▶ [Written request]: Return, word for word, the lines from the line holding "laid = Compound(list(pieces)).bounding_box()" through the line holding "points = [vertex.co". Include both end lines and no others.

▶ [Source material]:
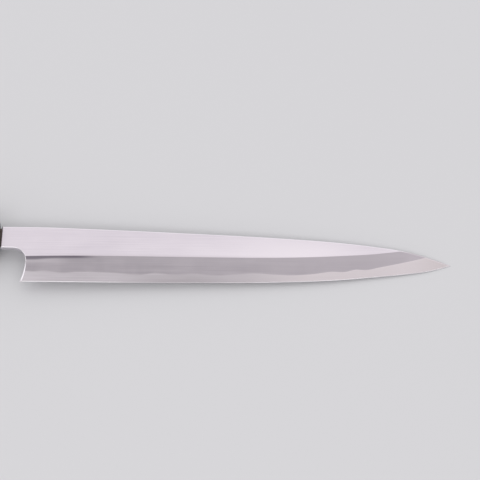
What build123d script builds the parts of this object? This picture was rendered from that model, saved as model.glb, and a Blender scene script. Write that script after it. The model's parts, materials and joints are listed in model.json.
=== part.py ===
from build123d import *

import os
from math import atan, degrees, radians, tan

# A 270 mm yanagiba, the Japanese slicing knife that is ground on one side only. The blade is soft iron with
# a hard steel plate forge-welded under it, and its tang is burned into a wooden handle with a horn ferrule.
# Working frame, in millimetres: the origin is at the machi, where the polished neck ends, on the handle's
# axis; +X runs to the tip, +Y to the spine, and z = 0 is the plane of the blade's flat back.
# At the end the knife is laid down as it rests on a table, on the ferrule's lower front edge and the tip.

# Blade, seen from its ground side
blade_length = 274.5
neck_height = 13.6
neck_straight = 7.5
neck_flare = 0.15
chin_radius = 7.8
heel_setback = 3.0
edge_drop = 27.5
tip_drop = 15.5
spine_thickness = 4.0
point_thickness = 1.65

# Grinding: the bevel, the honed land along the edge, the eased rim and the hollow in the back
bevel_width = 15.5
land_width = 0.4
land_angle = 22.0
rim_chamfer = 0.45
hollow_depth = 0.35
hollow_edge_rim = 1.2
hollow_spine_rim = 2.4

# Hard steel plate
steel_thickness = 1.3
steel_start = 5.0

# Tang
tang_length = 98.0
machi_step = 1.3
machi_side_step = 0.3
tang_end_height = 5.5
tang_end_thickness = 2.4
tang_end_radius = 1.8

# Handle and ferrule, one tapered octagon from the ferrule's front to the butt
machi_gap = 2.5
handle_length = 142.0
ferrule_length = 27.0
front_height = 25.0
front_width = 20.5
butt_height = 27.5
butt_width = 22.5
corner_cut = 5.4
ferrule_chamfer = 1.0
butt_chamfer = 1.5
mouth_wall = 7.0
tenon_diameter = 15.5
tenon_end_gap = 0.5
tang_hole_spare = 4.0

# Fits, and how far a cutter runs past what it cuts
mouth_clearance = 0.3
tang_clearance = 0.1
tenon_clearance = 0.05
overrun = 5.0

# Stations along the blade: shares of its length, of the spine's fall from the neck to the tip, of the edge's
# rise from its straight to the tip, of the bevel's width, and of the hollow's width and depth
blade_shares = (
    (0.030, 0.000, 0.010, 0.950, 0.00, 0.00),
    (0.070, 0.000, 0.006, 0.980, 0.30, 0.10),
    (0.110, 0.007, 0.002, 1.000, 0.72, 0.60),
    (0.180, 0.032, -0.004, 1.020, 0.94, 0.95),
    (0.290, 0.080, -0.012, 1.022, 1.00, 1.00),
    (0.430, 0.146, 0.000, 1.005, 1.00, 1.00),
    (0.570, 0.221, 0.026, 0.984, 1.00, 1.00),
    (0.675, 0.296, 0.095, 0.971, 1.00, 0.95),
    (0.750, 0.366, 0.194, 0.960, 1.00, 0.85),
    (0.820, 0.459, 0.342, 0.928, 1.00, 0.70),
    (0.890, 0.588, 0.505, 0.950, 0.95, 0.45),
    (0.945, 0.757, 0.680, 0.960, 0.60, 0.15),
    (0.980, 0.903, 0.872, 0.960, 0.00, 0.00),
    (1.000, 1.000, 1.000, 0.960, 0.00, 0.00),
    (1.020, 1.100, 1.140, 0.960, 0.00, 0.00),
)
# Points along the weld: shares of the blade's length and of the steel's thickness
weld_shares = (
    (0.047, 1.16),
    (0.075, 1.18),
    (0.098, 1.23),
    (0.135, 1.00),
    (0.170, 1.08),
    (0.220, 1.04),
    (0.260, 0.93),
    (0.308, 0.76),
    (0.338, 0.91),
    (0.380, 0.73),
    (0.425, 0.80),
    (0.475, 0.67),
    (0.520, 0.75),
    (0.555, 0.81),
    (0.600, 0.68),
    (0.640, 0.58),
    (0.690, 0.60),
    (0.732, 0.68),
    (0.760, 0.60),
    (0.785, 0.69),
    (0.808, 0.60),
    (0.840, 0.68),
    (0.890, 0.77),
    (0.945, 0.86),
    (1.020, 0.95),
)
# Shares of a ground face's own width at which its cutter starts, below the back, and ends, above the flat
cutter_shares = (-6.0, 1.3)

mid_plane = spine_thickness / 2
neck_half = neck_height / 2
spine_fall = neck_half + tip_drop
edge_rise = edge_drop - tip_drop
taper = (spine_thickness - point_thickness) / blade_length
land_height = land_width * tan(radians(land_angle))
neck_turn = 90 - degrees(atan(neck_flare / neck_straight))
joint_x = -machi_gap - ferrule_length
tenon_length = ferrule_length - mouth_wall - tenon_end_gap


def station(place, fall, rise, bevel, *_):
    """Place along the blade, spine, edge and shinogi line of one row of blade_shares."""
    edge_y = edge_rise * rise - edge_drop
    return blade_length * place, neck_half - spine_fall * fall, edge_y, edge_y + bevel_width * bevel


def grinding_section(x, low, high):
    """Face across the blade over all that lies above the slope from low to high, each given as (y, z)."""
    start, end = (Vector(*low) + (Vector(*high) - Vector(*low)) * share for share in cutter_shares)
    ceiling = spine_thickness + end.Y
    with BuildSketch(Plane.YZ.offset(x)) as section:
        with BuildLine():
            Polyline(start, end, (end.X, ceiling), (start.X, ceiling), close=True)
        make_face()
    return section.sketch


def is_rim(edge):
    """Whether an edge of the flat stays on the blade and is eased, as all are but the one at the machi."""
    middle = edge.center()
    return middle.Y > -edge_drop and 0 < middle.X < blade_length


def hollow_section(row):
    """Face across the back of the blade: a shallow arc between the two flat rims."""
    x, spine_y, edge_y, _ = station(*row)
    *_, width_share, depth_share = row
    low = edge_y + hollow_edge_rim
    high = spine_y - hollow_spine_rim
    middle = (low + high) / 2
    half = (high - low) / 2 * width_share
    with BuildSketch(Plane.YZ.offset(x)) as section:
        with BuildLine():
            arc = ThreePointArc((middle - half, 0), (middle, hollow_depth * depth_share), (middle + half, 0))
            Polyline(arc @ 1, (middle + half, -overrun), (middle - half, -overrun), arc @ 0)
        make_face()
    return section.sketch


def tang_section(behind, spare):
    """Rectangle across the tang at a distance behind the machi, with spare room all round."""
    share = behind / tang_length
    height = neck_height - 2 * machi_step
    thickness = spine_thickness - 2 * machi_side_step
    height += (tang_end_height - height) * share
    thickness += (tang_end_thickness - thickness) * share
    with BuildSketch(Plane.YZ.offset(-behind)) as section:
        with Locations((0, mid_plane)):
            Rectangle(height + 2 * spare, thickness + 2 * spare)
    return section.sketch


def handle_taper(plane, middle, front, butt):
    """Outline of the whole handle on a plane through it, from its size in front to its size at the butt."""
    butt_x = -machi_gap - handle_length
    with BuildSketch(plane) as side:
        with BuildLine():
            Polyline(
                (-machi_gap, middle + front / 2),
                (-machi_gap, middle - front / 2),
                (butt_x, middle - butt / 2),
                (butt_x, middle + butt / 2),
                close=True,
            )
        make_face()
    return side.sketch


# Forged and ground blade, still in one: its outline is left wide along the edge and long at the tip
with BuildPart() as blade:
    with BuildSketch() as outline:
        with BuildLine():
            spine = Spline((0, neck_half), *(station(*row)[:2] for row in blade_shares[:-1]))
            past = Line(spine @ 1, spine @ 1 + (spine % 1) * overrun / 2)
            under = Line((0, -neck_half), (neck_straight, -neck_half - neck_flare))
            chin = JernArc(under @ 1, under % 1, chin_radius, -neck_turn)
            heel = TangentArc(chin @ 1, ((chin @ 1).X - heel_setback, -edge_drop), tangent=chin % 1)
            below = Line(heel @ 1, heel @ 1 + (heel % 1) * overrun)
            Polyline(below @ 1, ((past @ 1).X, (below @ 1).Y), past @ 1)
            Line((0, neck_half), (0, -neck_half))
        make_face()
    extrude(amount=spine_thickness)
    split(bisect_by=Plane(origin=(0, 0, spine_thickness), z_dir=(taper, 0, 1)), keep=Keep.BOTTOM)
    flat = blade.faces().sort_by(Axis.Z)[-1]
    chamfer(flat.edges().filter_by(is_rim), rim_chamfer)

    # The bevel runs from the honed land up to the shinogi line, where it meets the flat
    bevels, lands = [], []
    for row in blade_shares:
        x, _, edge_y, shinogi_y = station(*row)
        land_top = (edge_y + land_width, land_height)
        bevels.append(grinding_section(x, land_top, (shinogi_y, spine_thickness - taper * x)))
        lands.append(grinding_section(x, (edge_y, 0), land_top))
    loft(bevels, mode=Mode.SUBTRACT)
    loft(lands, mode=Mode.SUBTRACT)
    loft([hollow_section(row) for row in blade_shares if row[-1] > 0], mode=Mode.SUBTRACT)

    # The tang goes into the handle behind a small step, the machi, on all four sides of the neck
    loft([tang_section(0, 0), tang_section(tang_length, 0)])
    tang_end = blade.faces().sort_by(Axis.X)[0]
    fillet(tang_end.edges().filter_by(Axis.Z), tang_end_radius)

# All that lies under the wavy weld is hard steel
with BuildSketch(Plane.XZ) as under_weld:
    with BuildLine():
        weld_points = [(blade_length * place, steel_thickness * height) for place, height in weld_shares]
        weld = Spline((steel_start, 0), *weld_points)
        Polyline(weld @ 1, ((weld @ 1).X, -overrun), (steel_start, -overrun), weld @ 0)
    make_face()

with BuildPart() as blade_iron:
    add(blade)
    extrude(under_weld.sketch, amount=edge_drop + overrun, both=True, mode=Mode.SUBTRACT)
blade_iron.part.label = "blade_iron"

with BuildPart() as edge_steel:
    add(blade)
    extrude(under_weld.sketch, amount=edge_drop + overrun, both=True, mode=Mode.INTERSECT)
edge_steel.part.label = "edge_steel"

# Tapered octagon that the ferrule and the handle are planed to together
with BuildPart() as octagon:
    from_spine = handle_taper(Plane.XZ, mid_plane, front_width, butt_width)
    extrude(from_spine, amount=butt_height, both=True)
    from_side = handle_taper(Plane.XY, 0, front_height, butt_height)
    extrude(from_side, amount=butt_width, both=True, mode=Mode.INTERSECT)
    chamfer(octagon.edges().group_by(SortBy.LENGTH)[-1], corner_cut)
    chamfer(octagon.faces().sort_by(Axis.X)[-1].edges(), ferrule_chamfer)
    chamfer(octagon.faces().sort_by(Axis.X)[0].edges(), butt_chamfer)

# Horn ferrule: a mouth for the tang in front and a bored socket for the handle's tenon behind
with BuildPart() as ferrule:
    add(octagon)
    split(bisect_by=Plane.YZ.offset(joint_x), keep=Keep.TOP)
    with BuildSketch(Plane.YZ.offset(joint_x)):
        with Locations((0, mid_plane)):
            Circle(tenon_diameter / 2)
    extrude(amount=ferrule_length - mouth_wall, mode=Mode.SUBTRACT)
    mouth_end = machi_gap + mouth_wall + tenon_end_gap
    loft([tang_section(0, mouth_clearance), tang_section(mouth_end, mouth_clearance)], mode=Mode.SUBTRACT)
ferrule.part.label = "ferrule"

# Wooden handle: a turned tenon in front, and the tang's hole burned through it and on into the grip
with BuildPart() as handle:
    add(octagon)
    split(bisect_by=Plane.YZ.offset(joint_x), keep=Keep.BOTTOM)
    with BuildSketch(Plane.YZ.offset(joint_x)):
        with Locations((0, mid_plane)):
            Circle(tenon_diameter / 2 - tenon_clearance)
    extrude(amount=tenon_length)
    hole_end = tang_length + tang_hole_spare
    loft([tang_section(0, tang_clearance), tang_section(hole_end, tang_clearance)], mode=Mode.SUBTRACT)
handle.part.label = "handle"

# Laid down: the ferrule's lower front edge and the tip touch the table, and the origin is under the middle
rest_width = front_width + (butt_width - front_width) * ferrule_chamfer / handle_length
rest_x = machi_gap + ferrule_chamfer + blade_length
pitch = degrees(atan((rest_width / 2 - mid_plane) / rest_x))
pieces = (blade_iron.part, edge_steel.part, ferrule.part, handle.part)
for piece in pieces:
    piece.move(Location((0, 0, 0), (0, pitch, 0)))
laid = Compound(list(pieces)).bounding_box()
for piece in pieces:
    piece.move(Location((-laid.center().X, -laid.center().Y, -laid.min.Z)))

os.makedirs("parts", exist_ok=True)
export_step(blade_iron.part, "parts/blade_iron.step")
export_step(edge_steel.part, "parts/edge_steel.step")
export_step(ferrule.part, "parts/ferrule.step")
export_step(handle.part, "parts/handle.step")
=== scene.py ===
import json
from math import atan, atan2, cos, pi, radians, sin, tan

import bmesh
import bpy
import numpy as np
from mathutils import Matrix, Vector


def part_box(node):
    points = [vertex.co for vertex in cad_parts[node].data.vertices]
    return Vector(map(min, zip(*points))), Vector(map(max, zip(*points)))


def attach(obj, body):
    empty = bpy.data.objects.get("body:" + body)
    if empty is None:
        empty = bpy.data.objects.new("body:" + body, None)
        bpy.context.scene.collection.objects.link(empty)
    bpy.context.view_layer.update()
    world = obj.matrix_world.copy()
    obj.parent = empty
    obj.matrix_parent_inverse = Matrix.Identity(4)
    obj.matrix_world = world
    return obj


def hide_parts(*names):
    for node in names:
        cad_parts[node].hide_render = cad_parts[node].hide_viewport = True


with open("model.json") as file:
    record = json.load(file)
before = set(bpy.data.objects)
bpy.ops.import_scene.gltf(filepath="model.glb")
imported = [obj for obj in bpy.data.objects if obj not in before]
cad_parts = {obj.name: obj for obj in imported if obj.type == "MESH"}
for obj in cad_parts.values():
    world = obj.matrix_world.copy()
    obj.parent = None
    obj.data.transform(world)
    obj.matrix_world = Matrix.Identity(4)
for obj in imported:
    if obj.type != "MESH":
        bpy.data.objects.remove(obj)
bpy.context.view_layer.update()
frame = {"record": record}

# Body of the blade
# Soft iron, forged in one with the neck and with the tang that is burned into the handle. Its right side is
# ground flat from the spine to the shinogi line and slopes from there on, where it is left with a haze.
# It is drawn with the machi at x = 0, the tip at +X, the spine at +Y and the flat back on z = 0.
blade_length = 0.2745
neck_height = 0.0136
neck_straight = 0.0075
neck_flare = 0.00015
chin_radius = 0.0078
heel_setback = 0.003
edge_drop = 0.0275
tip_drop = 0.0155
spine_thickness = 0.004
point_thickness = 0.00165
bevel_width = 0.0155
land_width = 0.0004
land_angle = radians(22)
rim_radius = 0.00055
heel_rim_growth = 0.9
heel_rim_depth = 0.8
steel_thickness = 0.0013
steel_start = 0.005
tang_length = 0.098
tang_front = (0.011, 0.0034)
tang_end = (0.0055, 0.0024)
tang_end_radius = 0.0018
tang_root = 0.001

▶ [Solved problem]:
laid = Compound(list(pieces)).bounding_box()
for piece in pieces:
    piece.move(Location((-laid.center().X, -laid.center().Y, -laid.min.Z)))

os.makedirs("parts", exist_ok=True)
export_step(blade_iron.part, "parts/blade_iron.step")
export_step(edge_steel.part, "parts/edge_steel.step")
export_step(ferrule.part, "parts/ferrule.step")
export_step(handle.part, "parts/handle.step")
=== scene.py ===
import json
from math import atan, atan2, cos, pi, radians, sin, tan

import bmesh
import bpy
import numpy as np
from mathutils import Matrix, Vector


def part_box(node):
    points = [vertex.co for vertex in cad_parts[node].data.vertices]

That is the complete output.